I know how they feel, so I want to bring them out to the North Pole. In an adventure, the most important thing is "independence," I think. To depend on yourself. You depend on your own decision to start an action. Believe yourself, have curiosity, keep trying and making errors. That is an "adventure." So an adventure is not necessarily going to the North Pole, nor to the Amazon River, nor other far places, but our daily life is all an adventure. The single step you make, is it from your own decision or someone else's? I always want to make a step with my own decision. In the case of the Arctic, I have learned that I must make my own decision. If you follow someone else, you will die. Whether it is too dangerous or not, whether you can go or not. You are the only one out there, nobody else is around.

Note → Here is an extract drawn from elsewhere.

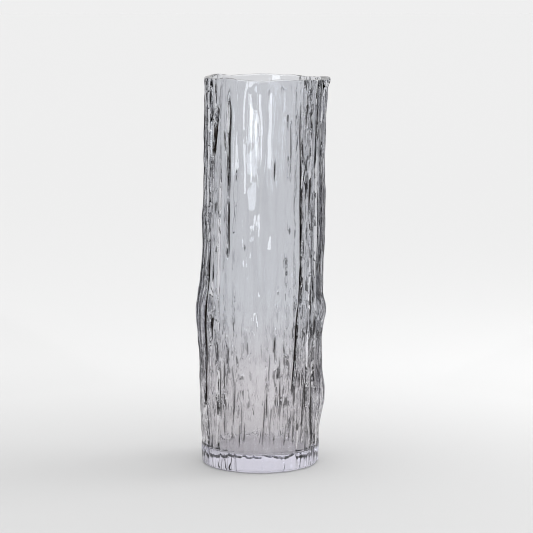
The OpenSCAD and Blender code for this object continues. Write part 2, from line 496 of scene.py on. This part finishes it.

You must always be the one to make your own decision. Whether you are in the Arctic or in the city, I think the principle is the same. "To live actively and independently" is what I think is an adventure. I would like to keep my style and enjoy my own adventure, while searching for the way to give my experience back to the society as my lifework. I'd like to go on an adventurous life. Thank you for your kind attention. (Applause).